▸ YOUR TASK
Print all the entries verbatim.

▸ INFORMATION SHOWN
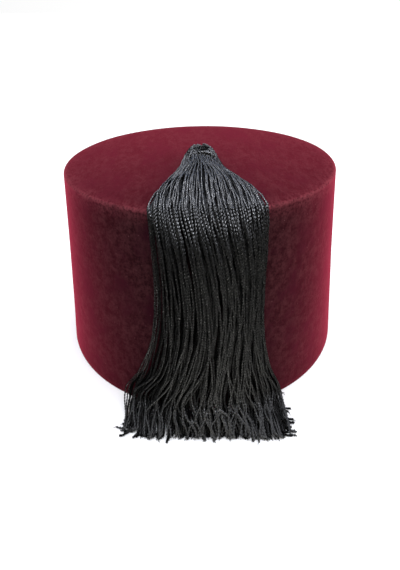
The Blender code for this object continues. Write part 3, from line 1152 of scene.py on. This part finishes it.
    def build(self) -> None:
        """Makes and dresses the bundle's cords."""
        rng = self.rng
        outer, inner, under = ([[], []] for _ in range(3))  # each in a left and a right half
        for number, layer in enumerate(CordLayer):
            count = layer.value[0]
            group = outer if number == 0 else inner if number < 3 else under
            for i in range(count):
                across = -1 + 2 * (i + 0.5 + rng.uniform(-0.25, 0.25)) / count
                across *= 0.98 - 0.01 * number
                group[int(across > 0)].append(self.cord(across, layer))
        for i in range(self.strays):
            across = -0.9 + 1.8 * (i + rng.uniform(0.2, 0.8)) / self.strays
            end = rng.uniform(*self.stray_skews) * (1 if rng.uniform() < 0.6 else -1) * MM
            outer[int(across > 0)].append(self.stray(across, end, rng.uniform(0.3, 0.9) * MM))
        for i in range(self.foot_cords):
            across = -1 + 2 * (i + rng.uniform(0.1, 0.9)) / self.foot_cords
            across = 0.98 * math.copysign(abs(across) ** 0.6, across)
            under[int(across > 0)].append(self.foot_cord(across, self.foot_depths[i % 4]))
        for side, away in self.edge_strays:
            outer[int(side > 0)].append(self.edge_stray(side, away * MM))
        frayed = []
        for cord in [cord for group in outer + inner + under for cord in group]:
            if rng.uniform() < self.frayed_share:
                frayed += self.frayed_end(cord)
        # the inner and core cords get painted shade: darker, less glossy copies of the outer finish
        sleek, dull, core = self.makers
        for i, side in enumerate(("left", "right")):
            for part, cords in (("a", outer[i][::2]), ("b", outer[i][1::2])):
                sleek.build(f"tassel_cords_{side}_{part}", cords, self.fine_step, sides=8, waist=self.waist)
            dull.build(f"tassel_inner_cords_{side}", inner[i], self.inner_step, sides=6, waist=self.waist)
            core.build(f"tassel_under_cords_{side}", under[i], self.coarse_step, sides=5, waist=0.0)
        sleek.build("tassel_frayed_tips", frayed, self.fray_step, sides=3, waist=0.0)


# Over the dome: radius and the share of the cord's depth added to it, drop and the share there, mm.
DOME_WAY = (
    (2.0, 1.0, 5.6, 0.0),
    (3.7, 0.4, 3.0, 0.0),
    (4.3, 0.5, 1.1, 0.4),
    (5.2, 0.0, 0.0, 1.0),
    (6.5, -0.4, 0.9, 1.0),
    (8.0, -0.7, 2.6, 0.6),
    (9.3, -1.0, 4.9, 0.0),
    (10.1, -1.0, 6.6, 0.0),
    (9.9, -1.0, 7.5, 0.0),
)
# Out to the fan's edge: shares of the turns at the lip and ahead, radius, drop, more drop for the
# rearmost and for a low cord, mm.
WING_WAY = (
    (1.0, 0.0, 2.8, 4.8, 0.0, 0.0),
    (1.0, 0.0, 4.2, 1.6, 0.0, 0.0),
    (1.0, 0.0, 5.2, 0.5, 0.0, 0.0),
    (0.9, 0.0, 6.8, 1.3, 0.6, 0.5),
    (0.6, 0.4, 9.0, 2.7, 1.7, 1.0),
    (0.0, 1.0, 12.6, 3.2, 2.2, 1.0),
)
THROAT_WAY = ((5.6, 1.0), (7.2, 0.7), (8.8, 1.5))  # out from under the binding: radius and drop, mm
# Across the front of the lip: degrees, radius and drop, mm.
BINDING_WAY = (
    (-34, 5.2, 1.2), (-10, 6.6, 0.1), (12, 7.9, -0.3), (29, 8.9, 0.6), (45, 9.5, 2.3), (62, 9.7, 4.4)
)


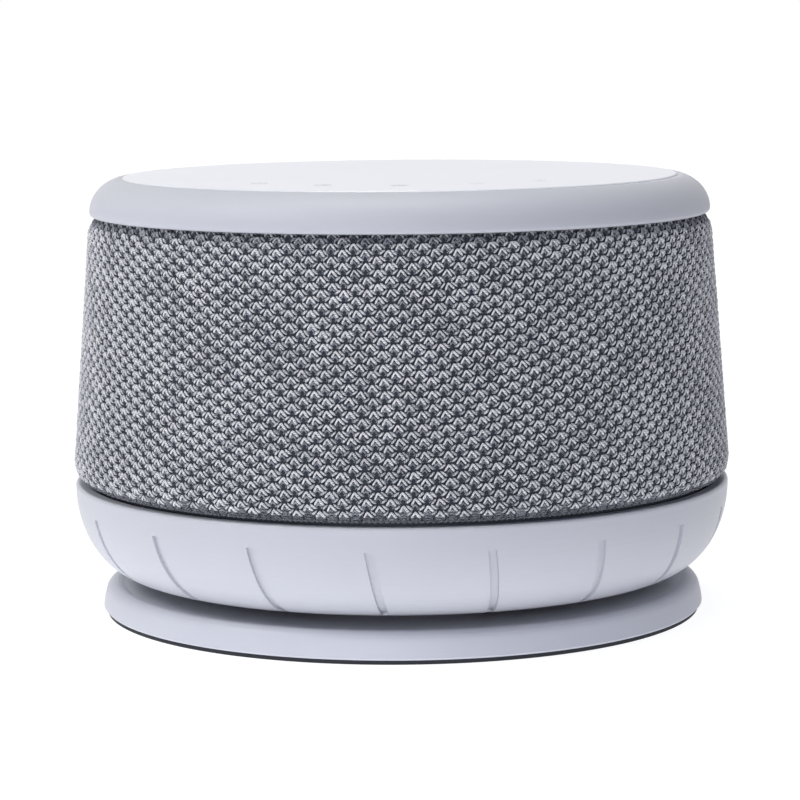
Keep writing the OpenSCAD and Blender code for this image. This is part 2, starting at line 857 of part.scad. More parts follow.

▸ RESPONSE FOR THIS EXERCISE
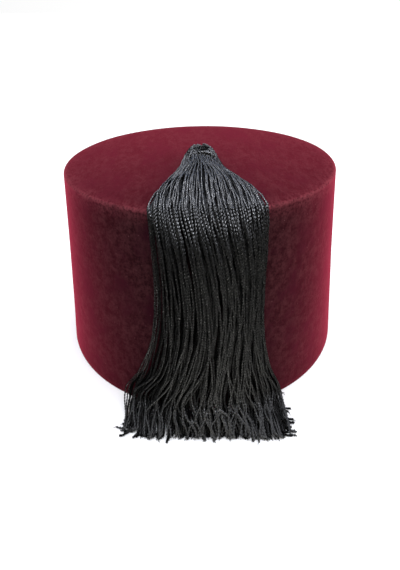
The Blender code for this object continues. Write part 3, from line 1152 of scene.py on. This part finishes it.
    def build(self) -> None:
        """Makes and dresses the bundle's cords."""
        rng = self.rng
        outer, inner, under = ([[], []] for _ in range(3))  # each in a left and a right half
        for number, layer in enumerate(CordLayer):
            count = layer.value[0]
            group = outer if number == 0 else inner if number < 3 else under
            for i in range(count):
                across = -1 + 2 * (i + 0.5 + rng.uniform(-0.25, 0.25)) / count
                across *= 0.98 - 0.01 * number
                group[int(across > 0)].append(self.cord(across, layer))
        for i in range(self.strays):
            across = -0.9 + 1.8 * (i + rng.uniform(0.2, 0.8)) / self.strays
            end = rng.uniform(*self.stray_skews) * (1 if rng.uniform() < 0.6 else -1) * MM
            outer[int(across > 0)].append(self.stray(across, end, rng.uniform(0.3, 0.9) * MM))
        for i in range(self.foot_cords):
            across = -1 + 2 * (i + rng.uniform(0.1, 0.9)) / self.foot_cords
            across = 0.98 * math.copysign(abs(across) ** 0.6, across)
            under[int(across > 0)].append(self.foot_cord(across, self.foot_depths[i % 4]))
        for side, away in self.edge_strays:
            outer[int(side > 0)].append(self.edge_stray(side, away * MM))
        frayed = []
        for cord in [cord for group in outer + inner + under for cord in group]:
            if rng.uniform() < self.frayed_share:
                frayed += self.frayed_end(cord)
        # the inner and core cords get painted shade: darker, less glossy copies of the outer finish
        sleek, dull, core = self.makers
        for i, side in enumerate(("left", "right")):
            for part, cords in (("a", outer[i][::2]), ("b", outer[i][1::2])):
                sleek.build(f"tassel_cords_{side}_{part}", cords, self.fine_step, sides=8, waist=self.waist)
            dull.build(f"tassel_inner_cords_{side}", inner[i], self.inner_step, sides=6, waist=self.waist)
            core.build(f"tassel_under_cords_{side}", under[i], self.coarse_step, sides=5, waist=0.0)
        sleek.build("tassel_frayed_tips", frayed, self.fray_step, sides=3, waist=0.0)


# Over the dome: radius and the share of the cord's depth added to it, drop and the share there, mm.
DOME_WAY = (
    (2.0, 1.0, 5.6, 0.0),
    (3.7, 0.4, 3.0, 0.0),
    (4.3, 0.5, 1.1, 0.4),
    (5.2, 0.0, 0.0, 1.0),
    (6.5, -0.4, 0.9, 1.0),
    (8.0, -0.7, 2.6, 0.6),
    (9.3, -1.0, 4.9, 0.0),
    (10.1, -1.0, 6.6, 0.0),
    (9.9, -1.0, 7.5, 0.0),
)
# Out to the fan's edge: shares of the turns at the lip and ahead, radius, drop, more drop for the
# rearmost and for a low cord, mm.
WING_WAY = (
    (1.0, 0.0, 2.8, 4.8, 0.0, 0.0),
    (1.0, 0.0, 4.2, 1.6, 0.0, 0.0),
    (1.0, 0.0, 5.2, 0.5, 0.0, 0.0),
    (0.9, 0.0, 6.8, 1.3, 0.6, 0.5),
    (0.6, 0.4, 9.0, 2.7, 1.7, 1.0),
    (0.0, 1.0, 12.6, 3.2, 2.2, 1.0),
)
THROAT_WAY = ((5.6, 1.0), (7.2, 0.7), (8.8, 1.5))  # out from under the binding: radius and drop, mm
# Across the front of the lip: degrees, radius and drop, mm.
BINDING_WAY = (
    (-34, 5.2, 1.2), (-10, 6.6, 0.1), (12, 7.9, -0.3), (29, 8.9, 0.6), (45, 9.5, 2.3), (62, 9.7, 4.4)
)


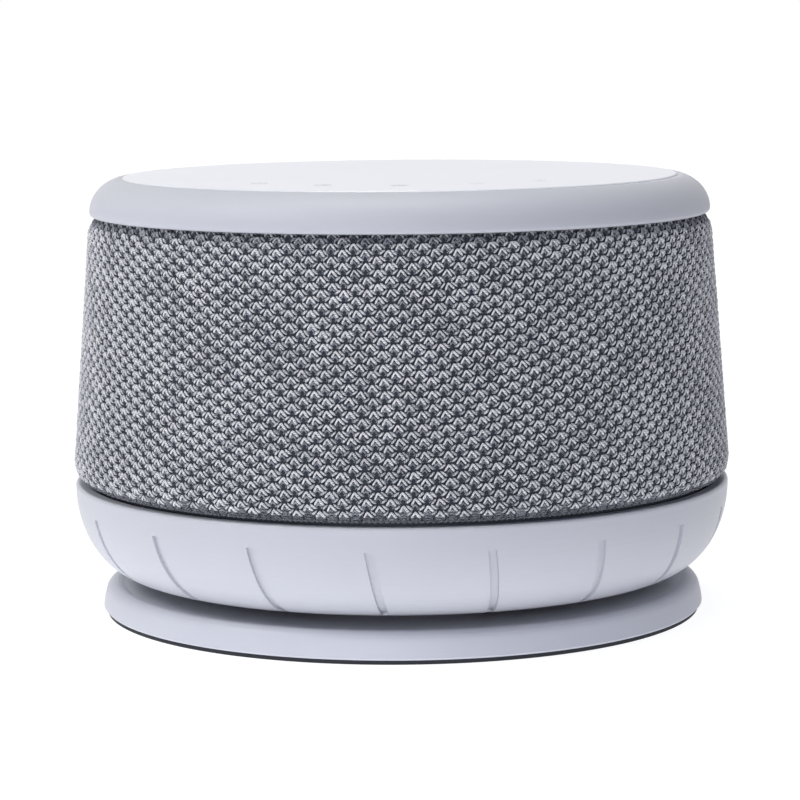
Keep writing the OpenSCAD and Blender code for this image. This is part 2, starting at line 857 of part.scad. More parts follow.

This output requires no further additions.